The learned dissenting Judge, Ganapatia Pillai, J., held that the rule as to burden of proof applies to proceedings before the Settlement Officer, but placed the burden of proof on the landholder thus:--'To start with there is no presumption either way that a particular extent of land is an inam village. It is for the tenant to show in the first instance that an inam village was granted as a whole village or as a named village as laid down in Janakiramaraju's case ; it would then be for the opposite party or for the party contending contra to establish that the village in question falls outside the definition contained in Section 3(2) (d) of Madras Estates Land Act either by showing that minor inams not comprised in the grant were granted contemporaneously with or subsequent to the grant of the village or by reason of any other cause."
I am respectfully in agreement with the passage from the judgment of the majority of the Full Bench which I have quoted just above. It really applies the rules enacted in Sections 101 and 102 of the Evidence Act to which reference was made by the learned Judges. Section 102 cannot be availed of, but the principle of Section 101 and the definition of 'proof' in Section 3 of the Evidence Act apply.
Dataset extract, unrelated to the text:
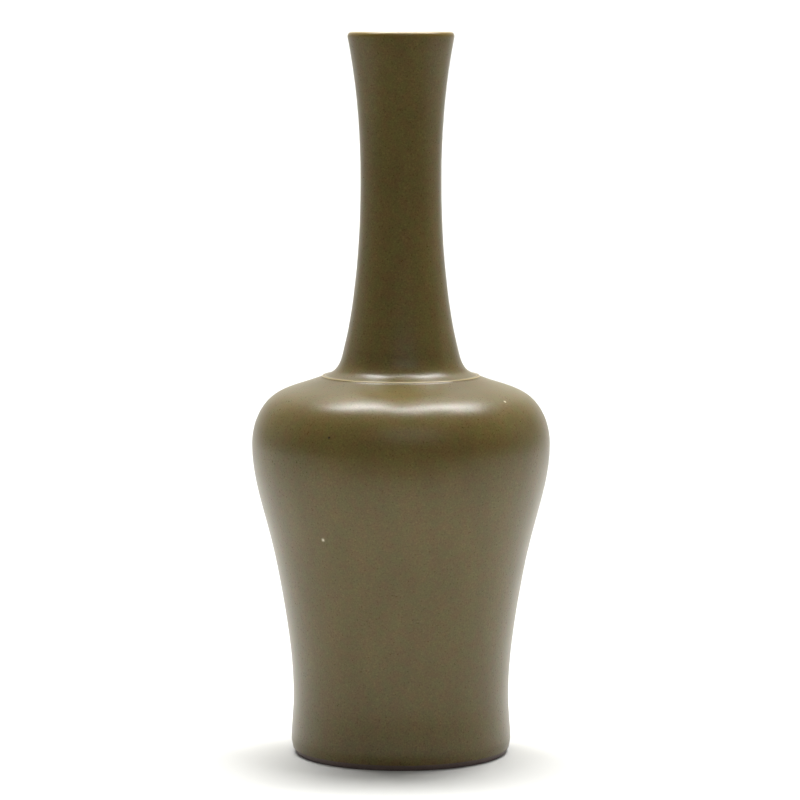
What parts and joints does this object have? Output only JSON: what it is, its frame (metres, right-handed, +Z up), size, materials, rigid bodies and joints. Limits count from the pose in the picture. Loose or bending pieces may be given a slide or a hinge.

Section 101 gives effect to the ancient rule founded on considerations of good sense that the party who substantially asserts the affirmative of an issue has to prove it. It is well-settled that the effect of the rule cannot be circumvented by manipulating the words of the issue. Phipson in his book on "The Law of Evidence' (9th Edition, p. 33) Says--I have omitted the authorities cited--
"In deciding which party asserts the affirmative, regard must of course be had to the substance of the issue and not merely to its grammatical form, which latter the pleader can frequently vary at will; moreover, a negative allegation must not be confounded with the mere traverse of an affirmative one. The true meaning of the rule is that where a given allegation, whether affirmative or negative, forms an essential part of a party's case, the proof of such allegation rests on him."
The facts which have to be determined by a Settlement Officer on the jurisdictional issue where it arises are: (1) whether the grant was of the whole area of the village or a named village, (2) whether there are minor inams in the village and (3) whether the minor inams were granted by the major grantee or whether they were grants on service or Other tenures which existed as such prior to the major grant. Whoever asserts the existence of these facts has to prove them by evidence and in the absence of evidence they must be found to be not proved.
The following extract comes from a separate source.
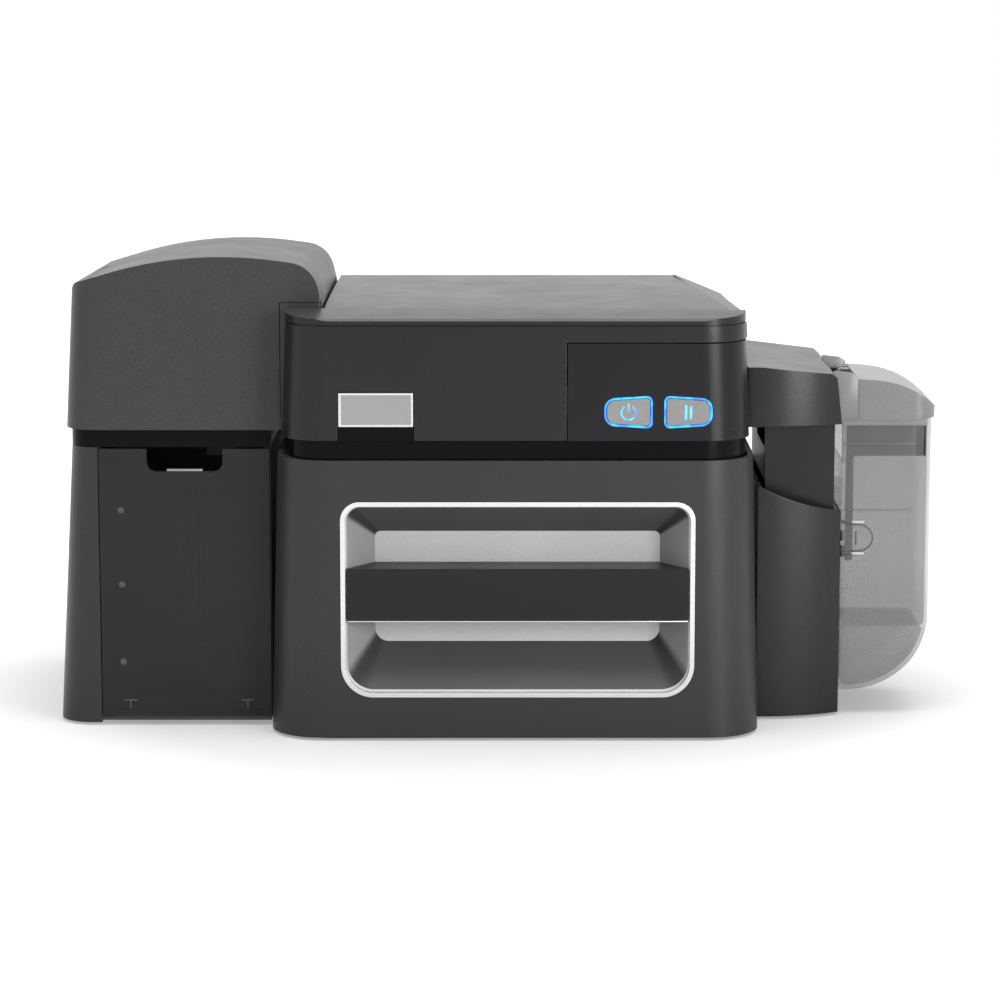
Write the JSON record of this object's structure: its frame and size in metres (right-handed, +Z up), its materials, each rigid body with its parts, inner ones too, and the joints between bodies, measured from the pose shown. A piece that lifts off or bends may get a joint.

The law does not authorise any initial presumption in respect of any of these three facts when they are disputed. The Settlement Officer cannot base his decision on the ground that the burden of proof has on one party or the other. He has to base it on the ground of the existence of proof or the absence of proof of one or more of the aforesaid facts.
It will be seen that the result of the decision in (1956) Andh, W. R. 89: (A.I.R 1957 Andh. Pra. 632), is not materially affected because it is the tenants who generally assert the nature and the time of creation of minor inams and if they fail to prove it by evidence where it is disputed that fact must be found to be not proved.
26. Reference was made to the following passage in 29 Mad L.J. 478: ILR 39 Mad 683 at p. 685: (AIR 1916 Mad 263 at p. 264).
"The appellant contends that inasmuch as there are these minor inams in the same village, it would not be said that the Venkatapuram Agraharam is a village of which the land revenue has been granted as inam within the meaning of Section 3, Clause (2) (d) of the Act, his contention being that inasmuch as the land revenue on some of the lands in the village had been granted as inam to third parties, it cannot be said that the temple is the grantee of the revenue of that village.
We are unable to agree in this contention. The definition in Sub-section (2), Clause (d) was obviously intended to exclude from the definition of 'Estate' what are known as minor inams namely, particular extents of land in a particular village as contrasted with the grant of the whole village by its boundaries. The latter arc known as "who e inam villages." The existence of "minor inams" in whole inam villages is very common and if these inam villages do not come within the definition of 'Estate' almost all the Agraharam, Shrotriyam and Mokhasa villages will be excluded.
This certainly cannot have been the intention of the Legislature. These minor inams are generally granted for services to be rendered to the village or to the owner and that seems to be the nature of the minor inams in this case. In all the documents the temple is described as the owner of the whole village and in these circumstances the burden is upon the plaintiff to show that the grant was only of the revenue of a portion of the lands in the village and he has not put in evidence the inam register which would have supported his case if true. We therefore disallow this contention," In ray opinion this does not in any way conflict with the view I have taken. Nobody can demur to the proposition that the mere existence of the minor inams does not by itself take away the inam village from the operation of Section 3(2) (d) of the Madras Estates Land Act. But the further question as to when the minor inams came into existence did not apparently arise for consideration in 29 Mad. LT 478 : ILR 39 Mad 683 at p. 685 : (AIR 1916 Mad 263 at p. 264).
The actual decision was based on the grounds (1) that the minor inams in the case seem to have been granted for service to be rendered to the village or to the owner (2) that the temple was described as the owner of the whole village in all the documents, (3) that in these circumstances the burden was upon the land-holder to show that the grant was of only a portion of the revenue of the village and (4) that adverse inference arose from the fact that thy landholder did not put in evidence the Inam Register which would have supported his case if true.
The learned Judges took into consideration all the circumstances of the case including the adverse inference that arose under Section 114, Illustration (g) of the Evidence Act.
If their Judgment is taken to mean that the time of the creation of the, minor inams was immaterial, that would be against the Legislature's view of the pre-existing law when it introduced Explanation I to Section 3(2) (d) and the Supreme Court's view in . The law does not raise any initial presumption as to the nature of the date of the creation of minor inams. But any presumption of fact which may be legitimately drawn in the circumstances of a particular case before the Settlement Officer may naturally be availed of by him in arriving at his decision.
Mohammed Ahmed Ansari, J.
27. I agree with His Lordship the Chief Justice and have nothing further to add.